Greek exports excluding oil products recorded remarkable growth of 18 percent in June, according to data published on Friday by the Hellenic Statistical Authority (ELSTAT).
However, this rise came about before capital controls were introduced on June 28, and it is therefore likely that the picture will have changed considerably in July, as exporters are already speaking of a major decline in outgoing commodities.
ELSTAT figures showed that the total value of exports including fuel products came to 2.23 billion euros, against 2.50 billion in July 2014 – representing an annual decline of 10.7 percent – but when oil products are excluded there was an increase of 250.3 million euros from a year earlier. This is because of the 45.2 percent drop in oil product exports in June. Almost all other export categories posted growth of at least 10 percent.

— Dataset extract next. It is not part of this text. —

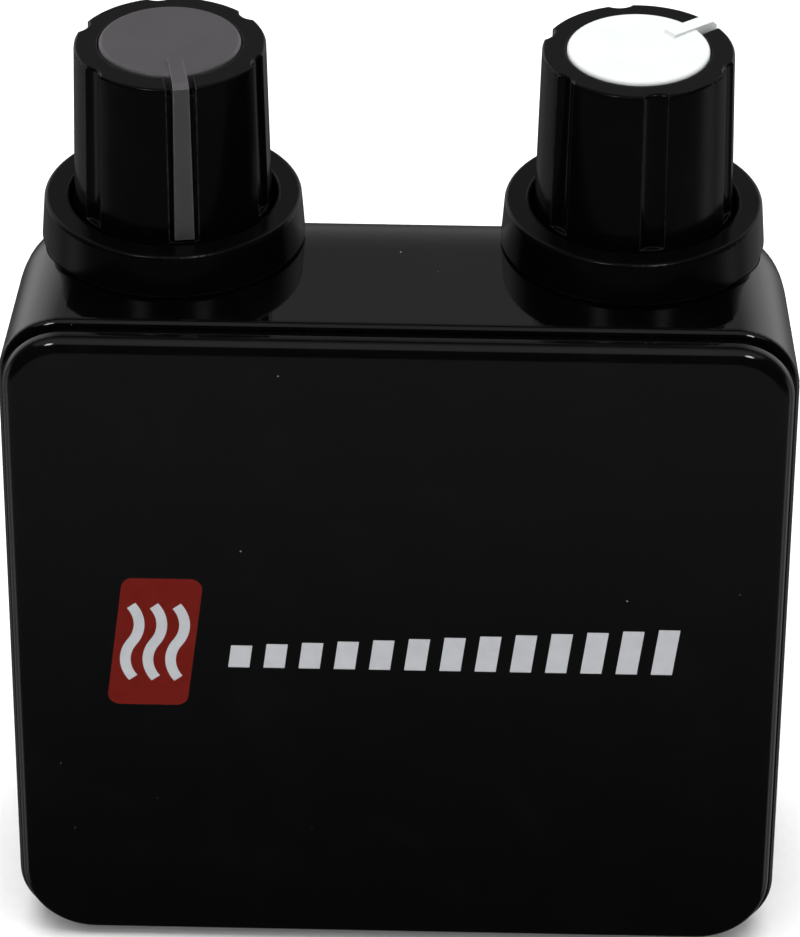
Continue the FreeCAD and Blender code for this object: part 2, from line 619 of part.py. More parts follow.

Exporters’ data show that the biggest increase in percentage terms was for olive oil and other forms of cooking oil, amounting to 174.3 percent, with tobacco and alcohol products reporting a 41.8 percent rise and machinery exports expanding by 28.7 percent.
Imports recorded a decline in June that the market expects to have accelerated considerably in July (possibly by up to 50 percent) due to the capital controls. The total value of imports in June came to 3.7 billion euros from 4.21 billion a year earlier, posting an annual contraction of 12 percent. When oil products are excluded, though, the decline amounts to just 2.9 percent.